The recent announcement of the official ratification of four super-heavy elements, with atomic numbers 113, 115, 117, and 118, has taken the world of science news by storm. It seems like there is an insatiable appetite for new information about the elements and the periodic table within the scientific world and among the general public. Maybe it’s all about nostalgia and the fact that the periodic table is like an old friend to anybody who has ever taken any chemistry class whatsoever? Or maybe it has to do with the meme-like status that the elements, their symbols, and their table have achieved in recent years. The elements are everywhere.

One of the most repeated statements about the latest four elements, none of which have names yet, is that their discovery has brought about the completion of the seventh period of the periodic table. But this is not necessarily the case. In recent years a perfectly respectable and alternative periodic table that was first proposed in the 1930s has been making a comeback. This is the left-step periodic table proposed by the French polymath Charles Janet, which is being actively supported by many periodic table experts. This table is obtained by making two small changes to the conventional table. First the element helium is moved to the top of the alkaline-earth elements, on the basis of its two electrons, just as the alkaline earth elements have two outer-shell electrons. Secondly, the entire two-column s-block is chapped off the left side of the table and transported to the right edge. This very elegantly shaped left-step table shows greater regularity than the conventional table by featuring the repetition of every single period length including the first very short period of two elements.

Left step periodic table. Courtesy of Eric Scerri.
Left step periodic table. Courtesy of Eric Scerri.

But to return to the new elements, the left-step table shows that the seventh period is not in fact complete even after the inclusion of elements 113, 115, 117, and 118. Only when elements 119 and 120 are created will it be true that this period is really complete. Of course most of the news articles have acknowledged that the ‘completion’ of the seventh period does not preclude the discovery of elements even heavier than element 118. The question is where does it all end? The predictions depend on just how one conducts the calculation. According to a simple argument that relies on Einstein’s theory of relativity the highest atomic number that can possibly be produced is 137. Alternatively, if one takes into account the finite size of the nucleus of the atom, the answer is either 172 or 173.

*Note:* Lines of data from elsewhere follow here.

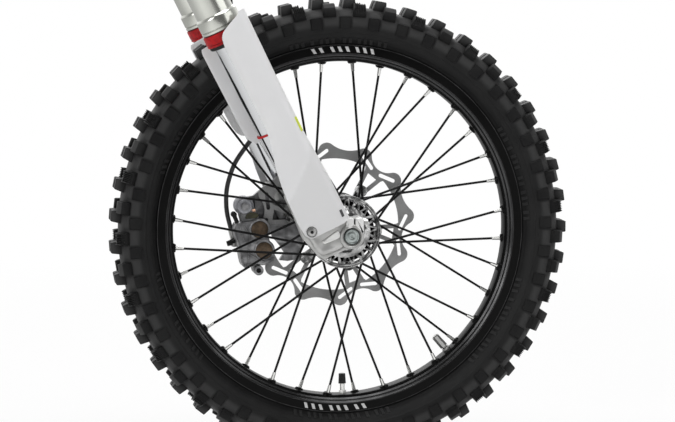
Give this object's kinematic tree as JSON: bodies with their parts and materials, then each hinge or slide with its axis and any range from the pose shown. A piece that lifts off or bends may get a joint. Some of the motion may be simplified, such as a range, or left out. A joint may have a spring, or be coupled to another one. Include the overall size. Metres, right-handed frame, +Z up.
{
  "type": "motocross front fork with wheel",
  "caption": "Upside-down motocross fork on its lower clamp and stem, with guards, disc brake and laced wheel with a knobbly tyre.",
  "frame": {"origin": "On the steering stem's axis at the lower bearing seat, 30 mm above the lower clamp.", "axes": "+X forward, +Y to the left side, +Z up; the stem leans back 26.5 degrees."},
  "size_m": [0.8082, 0.2992, 1.1664],
  "materials": {
    "tyre": "moulded rubber, satin",
    "rim_black": "black anodised, satin",
    "nipple_silver": "bright",
    "spoke_black": "black satin",
    "hub_silver": "machined",
    "disc_steel": "brushed",
    "bolt_steel": "plated",
    "valve_brass": "plated",
    "black_plastic": "matt",
    "axle_steel": "machined",
    "cast_aluminium": "cast, blasted",
    "stanchion_chrome": "ground and plated",
    "tube_silver": "anodised, satin",
    "wiper_red": "moulded, gloss",
    "black_rubber": "matt",
    "ring_red": "satin",
    "guard_white": "moulded, satin",
    "caliper_grey": "cast, grey finish",
    "clamp_black": "cast, coated black",
    "plug_bronze": "anodised",
    "pad_black": "sintered",
    "hose_black": "satin"
  },
  "bodies": {
    "fork": {"axle": "axle_steel", "axle_nut": "bolt_steel", "banjo_fitting": "bolt_steel", "brake_hose": "hose_black", "brake_pads": "pad_black", "caliper_body": "caliper_grey", "caliper_bracket": "caliper_grey", "caliper_pins": "bolt_steel", "caliper_plugs": "plug_bronze", "cap_left": "tube_silver", "cap_right": "tube_silver", "clamp_bolts": "bolt_steel", "foot_left": "cast_aluminium", "foot_right": "cast_aluminium", "guard_bolts": "bolt_steel", "guard_left": "guard_white", "guard_right": "guard_white", "hose_guide": "black_plastic", "hose_sleeve": "hose_black", "lip_left": "black_rubber", "lip_right": "black_rubber", "lower_clamp": "clamp_black", "outer_tube_left": "tube_silver", "outer_tube_right": "tube_silver", "rubber_caps": "black_rubber", "spacer_left": "hub_silver", "spacer_right": "hub_silver", "stanchion_left": "stanchion_chrome", "stanchion_right": "stanchion_chrome", "steering_stem": "axle_steel", "travel_ring": "ring_red", "wiper_left": "wiper_red", "wiper_right": "wiper_red"},
    "wheel": {"brake_disc": "disc_steel", "disc_bolts": "bolt_steel", "hub": "hub_silver", "hub_seals": "black_rubber", "nipples": "nipple_silver", "rim": "rim_black", "rim_lock": "bolt_steel", "spokes_left": "spoke_black", "spokes_right": "spoke_black", "tyre": "tyre", "valve": "valve_brass", "valve_cap": "black_plastic"}
  },
  "joints": [
    {"name": "wheel_spin", "type": "hinge", "parent": "fork", "child": "wheel", "pos_m": [0.35709, 0, -0.5952], "axis": [0, 1, 0], "continuous": true}
  ]
}
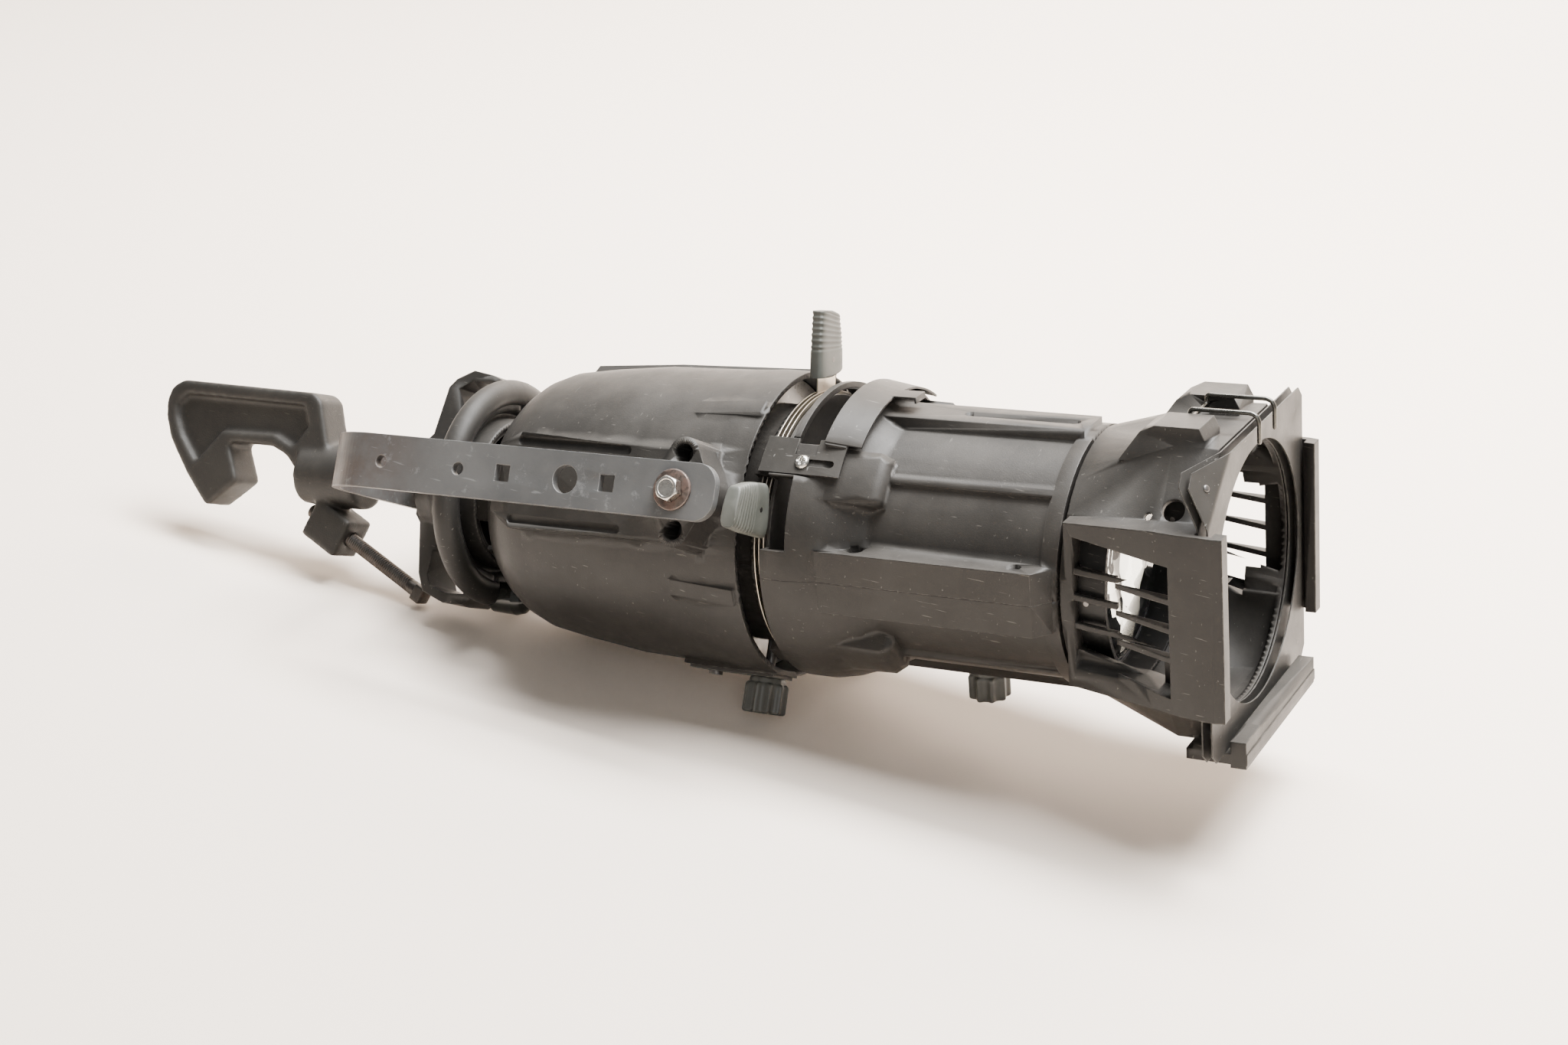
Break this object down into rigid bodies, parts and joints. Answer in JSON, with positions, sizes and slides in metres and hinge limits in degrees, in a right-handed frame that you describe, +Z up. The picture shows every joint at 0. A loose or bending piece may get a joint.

But there are many other interesting questions connected with the periodic table that were not even mentioned in the recent flurry of news articles. For example, in addition to asking about elements beyond number 118, one might ask about the possibility of elements lying somehow within the current range of elements? This question is not as far-fetched as it might seem. There are many serious academic studies that have considered the possibility of quarkonium matter. Since a proton consists of three quarks it is not inconceivable that elements with atomic numbers increasing in units of one third, rather than by integral values, might actually exist.

But leaving aside such exotic species there is a great deal of debate concerning some very stable light elements such as hydrogen and helium. It has long been recognized that the element hydrogen could be placed at the head of the halogen group containing fluorine, chlorine, bromine, iodine and astatine. There is no clear-cut criterion that demands that it should be kept in group 1 of the periodic table. The case of helium has already been alluded to. In the left-step table this element is no longer regarded as a noble gas but should be placed into group 2.

Finally there is an ongoing debate concerning the membership of group 3 of the periodic table. Some periodic tables show the group as containing scandium, yttrium, lanthanum, and actinium while many others feature scandium, yttrium, lutetium, and lawrencium. Which version is more correct or indeed does it make sense to seek one objective correct version of the periodic table? At the same time that the International Union of Pure and Applied Chemistry (IUPAC) announced the ratification of the four new elements, they also approved the formation of a task force, led by yours truly, to discuss and make recommendations on the constitution of group 3 of the periodic table. Clearly the elements and the periodic table will continue to be in the news for some time to come.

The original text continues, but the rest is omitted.